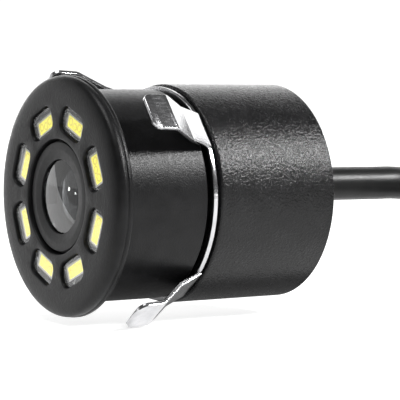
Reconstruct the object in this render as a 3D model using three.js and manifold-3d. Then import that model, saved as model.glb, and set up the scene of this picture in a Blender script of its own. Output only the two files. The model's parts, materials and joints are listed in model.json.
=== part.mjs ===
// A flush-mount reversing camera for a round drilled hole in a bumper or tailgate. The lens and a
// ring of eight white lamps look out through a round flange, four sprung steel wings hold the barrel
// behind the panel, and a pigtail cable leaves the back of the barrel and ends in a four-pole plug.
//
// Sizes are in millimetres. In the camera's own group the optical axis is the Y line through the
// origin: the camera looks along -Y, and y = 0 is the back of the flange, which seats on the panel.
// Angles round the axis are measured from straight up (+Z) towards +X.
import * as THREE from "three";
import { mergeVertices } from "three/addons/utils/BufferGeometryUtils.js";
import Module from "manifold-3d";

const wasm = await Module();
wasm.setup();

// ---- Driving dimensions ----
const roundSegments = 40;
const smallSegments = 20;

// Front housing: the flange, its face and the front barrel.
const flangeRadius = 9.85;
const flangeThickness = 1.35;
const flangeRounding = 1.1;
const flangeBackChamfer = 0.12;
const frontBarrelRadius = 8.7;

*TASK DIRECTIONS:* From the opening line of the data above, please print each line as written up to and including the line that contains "const smallSegments = 20;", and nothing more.

*TASK ANSWER:*
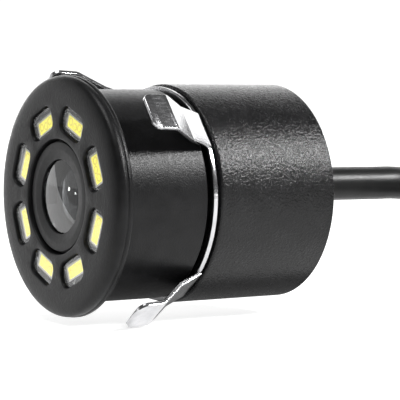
Reconstruct the object in this render as a 3D model using three.js and manifold-3d. Then import that model, saved as model.glb, and set up the scene of this picture in a Blender script of its own. Output only the two files. The model's parts, materials and joints are listed in model.json.
=== part.mjs ===
// A flush-mount reversing camera for a round drilled hole in a bumper or tailgate. The lens and a
// ring of eight white lamps look out through a round flange, four sprung steel wings hold the barrel
// behind the panel, and a pigtail cable leaves the back of the barrel and ends in a four-pole plug.
//
// Sizes are in millimetres. In the camera's own group the optical axis is the Y line through the
// origin: the camera looks along -Y, and y = 0 is the back of the flange, which seats on the panel.
// Angles round the axis are measured from straight up (+Z) towards +X.
import * as THREE from "three";
import { mergeVertices } from "three/addons/utils/BufferGeometryUtils.js";
import Module from "manifold-3d";

const wasm = await Module();
wasm.setup();

// ---- Driving dimensions ----
const roundSegments = 40;
const smallSegments = 20;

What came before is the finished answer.